Online social networks have witnessed an enormous growth in terms of user over past few years. However, it also becomes center of attraction for spammers. In order to trace spammers and who is related to whom on a large scale is a complex problem. Since spammers communicate covertly so by analyzing simple graph of social network, they cannot be identified. In order to find the circle of people involved in the malicious messaging, we will associate people on the basis of their spatio-temporal co-occurrence i.e. people frequently communicating with each other. In this paper, we will associate people on the basis of their spatio-temporal co-occurrence and find the users involved in the malicious communication.
Early social networking websites primarily focused on bringing group of people together in order to interact through chat rooms and share information through personal homepage. However, in 2002 these social networking sites emerged as the most popular sites, by allowing users to publicize and share content, social network sites may become at risk to different types of malicious action such as message spamming. These spammers are encouraged to spam in order to broadcast pornography or for promotion of certain content.
These social network websites have become the center of internet users' attention, by creating a versatile, common platform and allowing people to connect with other people- who share their common interests; activities, political views, language, cultural and religious values or nationality. Apart from internet user's, these websites also able to get researchers' attention who try to understand the reasons behind users' engagement with them and how to extract useful information from them.

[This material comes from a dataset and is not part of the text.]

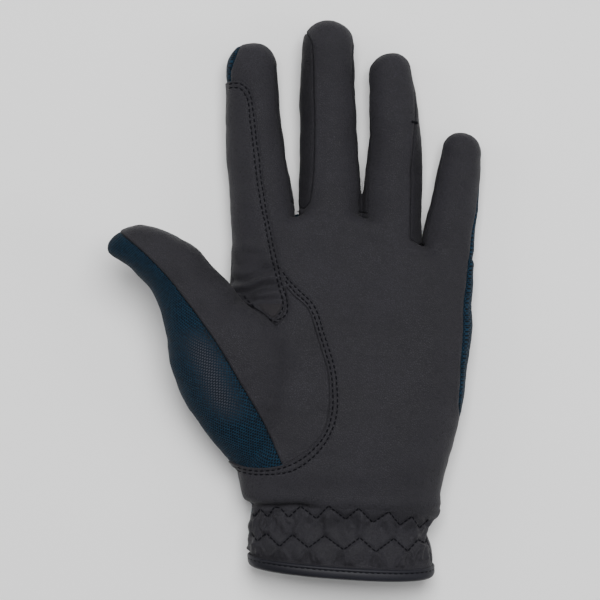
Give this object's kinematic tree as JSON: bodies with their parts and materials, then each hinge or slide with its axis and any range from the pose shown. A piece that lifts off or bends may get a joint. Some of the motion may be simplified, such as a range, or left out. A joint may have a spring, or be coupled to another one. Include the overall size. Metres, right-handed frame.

The reason behind this introduction is to provide enough background that forces us to do our research on these social network websites.
1.1 Social Network:
A social network is group of social entities i.e. comprising of individuals or organizations called "nodes or actor", which are linked by certain relationship such as friendship, kinship, dislike, sexual relationships, or trading relationship called "tie, edge or link". So a social network sites are basically sites that allow to publish them self and allow to form relation with other people, not only that it also allow individuals to eloquent and make visible their social network, which make it different from other computer mediated communications.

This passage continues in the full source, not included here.